In Short

Are central bank digital currencies the future of money?

A technician on a cherry picker inspects racks of illuminated mining rigs at the Minto cryptocurrency mining center in Nadvoitsy, Russia. The rise of Bitcoin and other cryptocurrencies has prompted the greatest push yet among central banks to develop their own digital currencies. PHOTO: BLOOMBERG

In Short brings to you selected Opinion pieces in bite-sized portions. This is a shorter version of the full commentary.

Is the future of money spelled C-B-D-C?

Not quite, according to the United States Federal Reserve. Its long-awaited (and long-delayed) paper released in January debated the pros and cons of creating a US central bank digital currency (CBDC), but stopped short of a firm commitment.

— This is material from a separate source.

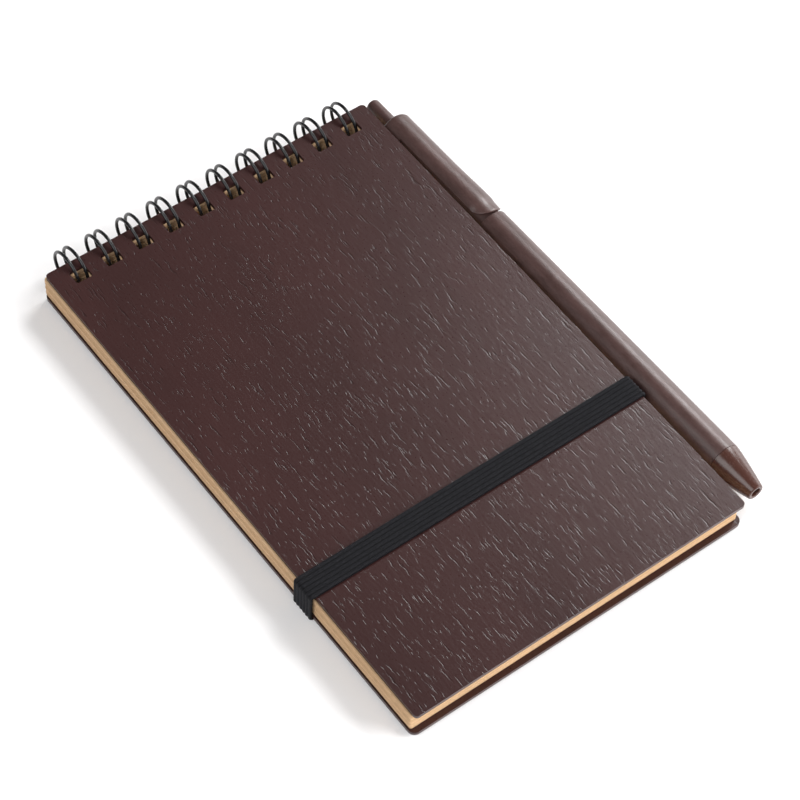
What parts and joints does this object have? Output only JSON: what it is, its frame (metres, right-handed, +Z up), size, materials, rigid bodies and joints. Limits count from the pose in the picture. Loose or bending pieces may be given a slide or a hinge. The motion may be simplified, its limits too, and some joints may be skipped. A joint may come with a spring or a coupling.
{
  "type": "wire-bound pocket sketchbook with pen",
  "caption": "Pocket sketchbook with board covers and kraft leaves on a twin-loop wire, an elastic closure band and a retractable ball pen lying beside it.",
  "frame": {"origin": "middle of the footprint of the sketchbook and its pen, on the surface they lie on", "axes": "+X to the pen's side, +Y to the wire-bound edge, +Z up out of the front cover"},
  "size_m": [0.1016, 0.1462, 0.0104],
  "materials": {
    "cover_board": "embossed with short wood-grain dashes, satin",
    "kraft_paper": "uncoated kraft",
    "black_wire": "semi-gloss black coating",
    "elastic": "ribbed woven elastic",
    "pen_shell": "satin, faintly mottled",
    "pen_gloss": "glossy",
    "white_plastic": "plain",
    "refill_plastic": "translucent",
    "ink": "wet",
    "point_brass": "turned",
    "steel": "bright"
  },
  "bodies": {
    "pad_back": {"back_cover": "cover_board", "binding_wire": "black_wire", "closure_band": "elastic"},
    "front_cover": {"front_cover": "cover_board"},
    "leaves_01": {"leaf_bundle_01": "kraft_paper"},
    "leaves_02": {"leaf_bundle_02": "kraft_paper"},
    "leaves_03": {"leaf_bundle_03": "kraft_paper"},
    "leaves_04": {"leaf_bundle_04": "kraft_paper"},
    "leaves_05": {"leaf_bundle_05": "kraft_paper"},
    "leaves_06": {"leaf_bundle_06": "kraft_paper"},
    "leaves_07": {"leaf_bundle_07": "kraft_paper"},
    "leaves_08": {"leaf_bundle_08": "kraft_paper"},
    "leaves_09": {"leaf_bundle_09": "kraft_paper"},
    "leaves_10": {"leaf_bundle_10": "kraft_paper"},
    "pen_case": {"pen_barrel": "pen_shell", "pen_nose_cone": "pen_gloss", "pen_clip_cap": "pen_shell", "pen_cam_sleeve": "white_plastic", "refill_spring": "steel"},
    "pen_button": {"pen_push_button": "pen_shell"},
    "pen_refill": {"refill_tube": "refill_plastic", "refill_ink": "ink", "refill_point": "point_brass", "refill_ball": "steel", "pen_rotor": "white_plastic"}
  },
  "joints": [
    {"name": "cover_hinge", "type": "hinge", "parent": "pad_back", "child": "front_cover", "pos_m": [-0.00429, 0.06746, 0.00473], "axis": [-1, 0, 0], "range_deg": [0, 180], "deforming": ["closure_band"]},
    {"name": "leaf_hinge_01", "type": "hinge", "parent": "pad_back", "child": "leaves_01", "pos_m": [-0.00429, 0.06746, 0.00473], "axis": [-1, 0, 0], "range_deg": [0, 180]},
    {"name": "leaf_hinge_02", "type": "hinge", "parent": "pad_back", "child": "leaves_02", "pos_m": [-0.00429, 0.06746, 0.00473], "axis": [-1, 0, 0], "range_deg": [0, 180]},
    {"name": "leaf_hinge_03", "type": "hinge", "parent": "pad_back", "child": "leaves_03", "pos_m": [-0.00429, 0.06746, 0.00473], "axis": [-1, 0, 0], "range_deg": [0, 180]},
    {"name": "leaf_hinge_04", "type": "hinge", "parent": "pad_back", "child": "leaves_04", "pos_m": [-0.00429, 0.06746, 0.00473], "axis": [-1, 0, 0], "range_deg": [0, 180]},
    {"name": "leaf_hinge_05", "type": "hinge", "parent": "pad_back", "child": "leaves_05", "pos_m": [-0.00429, 0.06746, 0.00473], "axis": [-1, 0, 0], "range_deg": [0, 180]},
    {"name": "leaf_hinge_06", "type": "hinge", "parent": "pad_back", "child": "leaves_06", "pos_m": [-0.00429, 0.06746, 0.00473], "axis": [-1, 0, 0], "range_deg": [0, 180]},
    {"name": "leaf_hinge_07", "type": "hinge", "parent": "pad_back", "child": "leaves_07", "pos_m": [-0.00429, 0.06746, 0.00473], "axis": [-1, 0, 0], "range_deg": [0, 180]},
    {"name": "leaf_hinge_08", "type": "hinge", "parent": "pad_back", "child": "leaves_08", "pos_m": [-0.00429, 0.06746, 0.00473], "axis": [-1, 0, 0], "range_deg": [0, 180]},
    {"name": "leaf_hinge_09", "type": "hinge", "parent": "pad_back", "child": "leaves_09", "pos_m": [-0.00429, 0.06746, 0.00473], "axis": [-1, 0, 0], "range_deg": [0, 180]},
    {"name": "leaf_hinge_10", "type": "hinge", "parent": "pad_back", "child": "leaves_10", "pos_m": [-0.00429, 0.06746, 0.00473], "axis": [-1, 0, 0], "range_deg": [0, 180]},
    {"name": "pen_pull_away", "type": "slide", "parent": "pad_back", "child": "pen_case", "axis": [1, 0, 0], "range_m": [0, 0.04]},
    {"name": "button_press", "type": "slide", "parent": "pen_case", "child": "pen_button", "axis": [0.0151, -0.9999, 0], "range_m": [0, 0.0045], "stiffness_N_per_m": 150, "springref_m": -0.002, "deforming": ["refill_spring"]},
    {"name": "refill_advance", "type": "slide", "parent": "pen_case", "child": "pen_refill", "axis": [0.0151, -0.9999, 0], "range_m": [0, 0.0045]}
  ],
  "couplings": [
    {"joint": "leaf_hinge_01", "follows": "cover_hinge", "ratio": 0.9091},
    {"joint": "leaf_hinge_02", "follows": "cover_hinge", "ratio": 0.8182},
    {"joint": "leaf_hinge_03", "follows": "cover_hinge", "ratio": 0.7273},
    {"joint": "leaf_hinge_04", "follows": "cover_hinge", "ratio": 0.6364},
    {"joint": "leaf_hinge_05", "follows": "cover_hinge", "ratio": 0.5455},
    {"joint": "leaf_hinge_06", "follows": "cover_hinge", "ratio": 0.4545},
    {"joint": "leaf_hinge_07", "follows": "cover_hinge", "ratio": 0.3636},
    {"joint": "leaf_hinge_08", "follows": "cover_hinge", "ratio": 0.2727},
    {"joint": "leaf_hinge_09", "follows": "cover_hinge", "ratio": 0.1818},
    {"joint": "leaf_hinge_10", "follows": "cover_hinge", "ratio": 0.0909},
    {"joint": "refill_advance", "follows": "button_press", "ratio": 1}
  ]
}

It stressed that clear support for CBDCs is needed from both the executive branch and Congress; and it will take further steps only if research shows that the overall benefits exceed the risks, and that a CBDC is superior to alternatives.

The reasons for the hesitance? The anonymity of some CBDC systems makes it difficult to enforce anti-money laundering and sanctions. Like existing payment systems, CBDCs also face operational and cybersecurity risks.

Then there is the risk of bank runs, where people withdraw their bank deposits to put into CBDCs or new private forms of digital money.

If there is a significant migration to CBDCs, this could shrink commercial bank deposits, reduce aggregate lending, discourage other forms of financial intermediation, and dampen economic growth.

But there are also benefits:

  • CBDCs offer the general public broad access to digital money that is free from credit risk and liquidity risk
  • They improve cross-border payments by using new technologies and inter-operable distribution channels
  • They promote financial inclusion by lowering transaction costs for lower-income households.

So if countries like the US are taking a wait-and-see approach, what is Singapore's take on CBDCs?

The official consensus is that there is no pressing need for a retail CBDC - as retail payments here are generally efficient and cheap, and the Singapore dollar remains fundamentally sound.

But a retail CBDC could be useful in a few ways:

  • Make it easier for smaller firms here to build new payments and related digital services by integrating with the CBDC, instead of having to build their own e-money and user base from scratch
  • Preserve the relevance and accessibility of central bank money as the economy digitalises
  • Protect consumers and merchants as e-commerce grows.

CBDCs are undoubtedly an important development in the future of money. But for now, they complement rather than substitute existing forms of payment.

More work also has to be done to understand their implications for monetary policy, liquidity management and financial system stability.

And with countries having different payments infrastructures, cash usage and levels of financial inclusion, it is genuine policy need, not the technology itself, that should be the key driver of individual governments' decisions on whether to adopt CBDCs and the speed of adoption.